La juxtaposition de la pierre et de la brique dans les constructions au xixe siècle différencie Dublin de Londres. L’usage de la pierre dans le soubassement des maisons, dans l’escalier frontal, dans les bandeaux de granit ciselé et dans la maçonnerie d’angle en pierre séparant les façades de briques, est significatif de l’architecture irlandaise de cette période bien que ces caractéristiques n’aient pas été généralisées à tous les quartiers et tous les faubourgs. Quand William Carvill commence à construire à Rathgar, il limite l’usage de la pierre aux endroits qui sont enclins le plus aux altérations. Il l’utilise comme dans les maisons georgiennes d’une manière restreinte. Par exemple, pour les murs de soubassement, il se sert d’une finition à la chaux imitant la pierre de taille, de même que les angles sont en pierres préfabriquées plutôt qu’en pierre de taille. Cette dernière a un coût élevé de transport et de taille qui multiplie par quatorze l’usage de l’imitation. La pierre provient de plusieurs carrières qui délivrent des roches de qualités et de couleurs différentes. La pierre la plus chère est le granite de Ballyknockan. La plus abordable provient des carrières de Kilgobbin (Comté de Dublin). Il semble étonnant qu’aucune archive d’entreprises n’ait été conservée à ce propos. La taille des pierres décoratives s’exécute sur le chantier lui-même. Les moellons de pierre sont assemblés à l’arrière des briques de façades. La catégorie de moellons la moins onéreuse est dénommée « Dublin Calp ». Cette pierre calcaire varie extrêmement en qualité pouvant être dure comme inutilisable. Elle a la capacité de produire de la chaux hydraulique, ce qui fait qu’utilisée au-dessus du sol, elle peut engendrer des dégâts d’humidité. Employée pour revêtir le sol des routes, elle provoque tant des marécages en hiver que des nuages de poussière en été. Mélangée avec du sable et de l’eau, elle sert de mortiers, d’enduits et de plâtre. La disponibilité des matériaux est déterminante pour les spéculateurs qui y voient une source de profits. Les bâtisseurs usent d’un compromis entre la présence locale de la pierre et la qualité dont ils ont besoin (tendre/dure) selon le projet de construction envisagée (une maison / un quai) et bien entendu le budget qui leur est alloué.

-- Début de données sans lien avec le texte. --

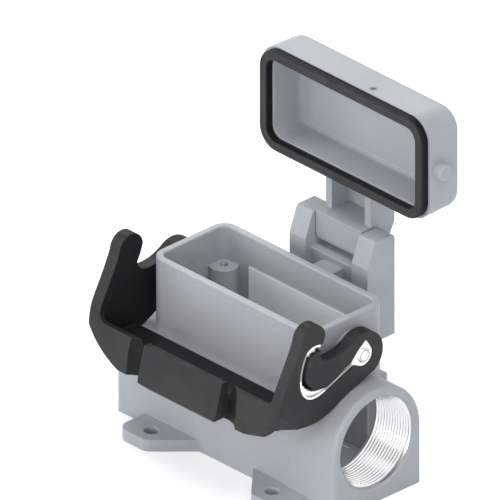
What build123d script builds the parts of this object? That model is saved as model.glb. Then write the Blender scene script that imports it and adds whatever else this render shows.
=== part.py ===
"""Surface-mount connector housing with a hinged cover and a U-shaped locking lever.

Frame: X along the housing toward the cable entry, Y toward the hinge tower, Z up.
The origin is the centre of the four foot holes on the mounting plane.
"""
from build123d import *
import os

os.makedirs("parts", exist_ok=True)

# Base of the housing
base_left = 61.0
base_half_width = 22.2
shoulder_height = 41.5
base_wall = 3.5
floor_thickness = 4.0
base_corner = 1.5
recess_length = 92.0
recess_width = 34.0
recess_depth = 1.2

# Collar that takes the contact insert
collar_length = 90.0
collar_width = 40.5
collar_corner = 6.5
collar_wall = 3.0
collar_root = 2.0
rim_height = 74.0
rim_edge = 0.4

# Pillars for the insert screws, and the seat panels between them
screw_span_x = 77.5
screw_span_y = 27.0
pillar_radius = 5.8
pillar_below_rim = 14.7
screw_core_radius = 1.65
screw_depth = 12.0
panel_half_length = 28.0
panel_below_rim = 12.7
panel_proud = 0.9

# Cable entry
boss_start = 36.0
boss_blend = 7.0
boss_end = 61.0
boss_wall = 4.0
entry_height = 25.5
entry_radius = 19.19
entry_depth = 21.5
entry_chamfer = 0.8

# Feet
foot_span_x = 67.0
foot_span_y = 60.0
foot_hole_radius = 2.8
foot_countersink = 0.3
foot_thickness = 5.0
foot_beyond_hole_x = 11.5
foot_beyond_hole_y = 7.3
foot_tip_from_hole = 4.0
foot_inner_from_hole = 18.5
foot_corner = 5.0

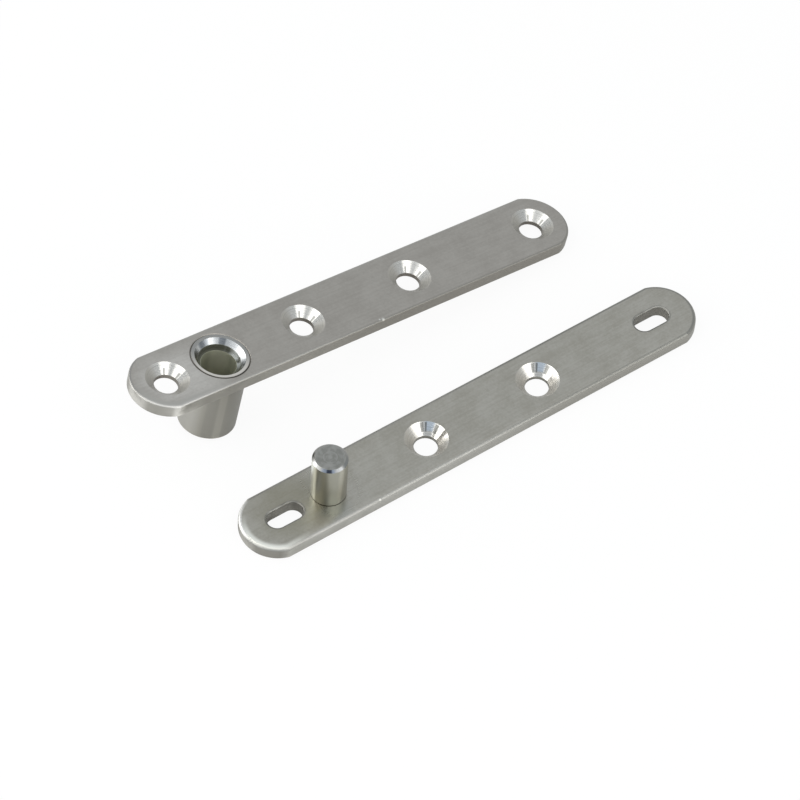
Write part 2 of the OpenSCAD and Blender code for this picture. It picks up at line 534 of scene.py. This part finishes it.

253Le charpentier joue un rôle central dans la construction et son matériau de prédilection aussi. Celui-ci ne représente pas moins de 30 % du coût du bâtiment. Néanmoins l’envergure des troncs limite de fait les choix opérés par le charpentier. Susan Galavan remarque que les profondeurs des parquets des pièces sont toujours les mêmes basées sur les longueurs maximales des solives (9 x 2 pouces, soit environ 22 x 5 cm). Quand les pièces doivent être plus profondes, on doit utiliser le système des doubles planchers avec des poutres placées sous les solives espacées de 10 pouces. C’est ce que l’autrice relève comme la « règle du pouce » du charpentier ou la construction au « doigt mouillé ». Les forêts anglaises ont été épuisées depuis leur utilisation intense au xviiie siècle. L’importation de bois des pays nordiques s’impose d’autant que la demande grossit exponentiellement au xixe siècle. Cependant, le stock des bois canadiens et américains contribue aussi à répondre à la demande anglaise. Les scieries de Meade qui s’adaptent rapidement à la mécanisation via les machines à vapeur, à la nécessité d’ajouter des ateliers de métal, à répondre à l’insécurité des incendies, ne restent pas seules longtemps. Des entreprises concurrentes s’installent, comme « Martin & Son » au milieu du siècle. William Carvill, que Susan Galavan décrit comme le second grand spéculateur de ces faubourgs de Dublin, n’était-il pas en liaison avec le Canada ? Finalement plusieurs facteurs influencent le choix des matériaux dans les faubourgs de Dublin : la réglementation, sa situation géographique, leur prix, la mode, le poids du marché de la construction, etc.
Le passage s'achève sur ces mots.